Expect Young, Key and Liddell to share the center spot in addition to playing their natural forward positions.

“We’ll be playing differently offensively and defensively,’’ Holtmann said. “We’re going to have to defend the post a little differently. I get it. That’s a major question mark for us moving forward. That obviously will we an off-season challenge for us moving forward.’’

Holtmann used Michigan State as an example of a successful team that didn’t have a true big man. He said 6 foot 8 Xavier Tillman played out of position at center, but wound up being the Big Ten defensive player of the year even though he wasn’t a “rim protector.’’

“(Young) has guarded the biggest guy,’’ he said. “He has done that the last two years. He has played the backup (center) to Kaleb. I don’t know that we’ll play a traditional 5 most of the time.’’

Lastly, where does the leadership come from inside the locker room?
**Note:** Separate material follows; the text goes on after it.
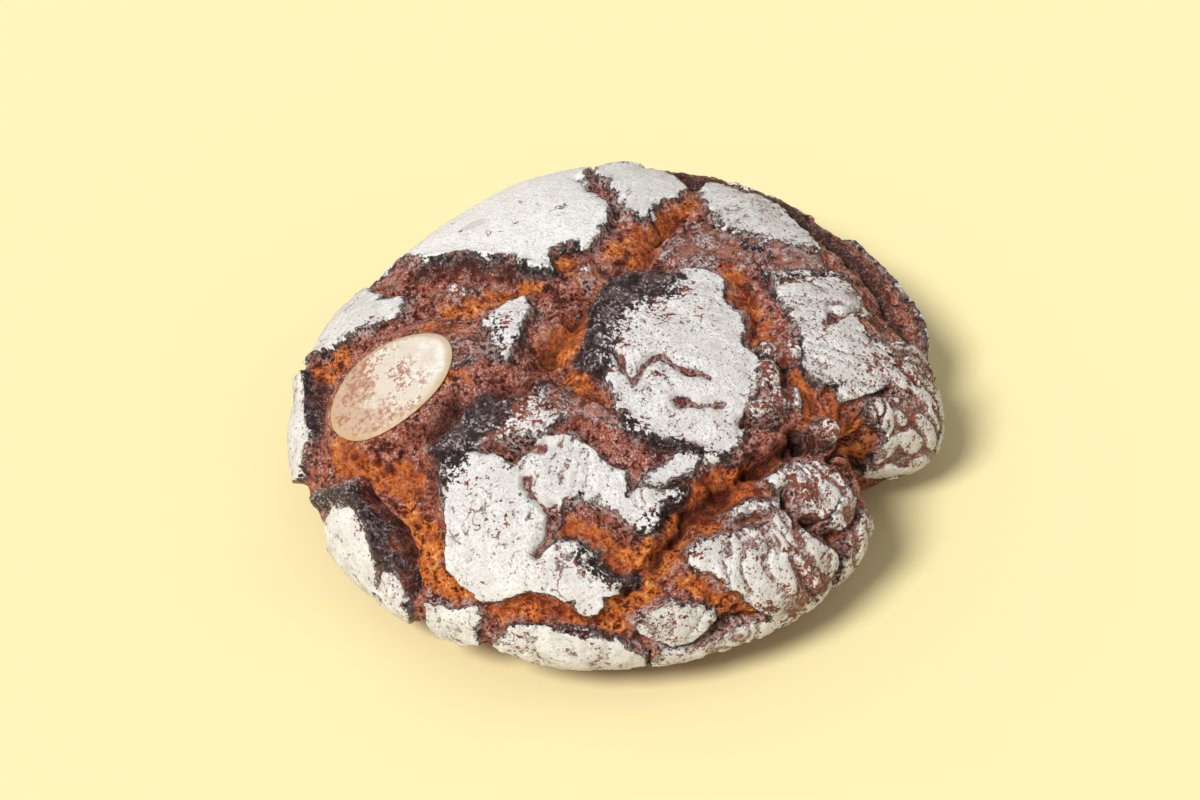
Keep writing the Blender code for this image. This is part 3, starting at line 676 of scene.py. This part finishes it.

Young and point guard CJ Walker were two of the four captains last season.

“Kyle and CJ play a major, major role in leadership,’’ Holtmann said. “I put it on both guys to stay in touch with our guys and monitor how we’re doing. That’s the next step for Kyle is to accept that ownership. He’s more than capable of doing that. CJ is naturally more inclined to (lead) because of the position he plays.”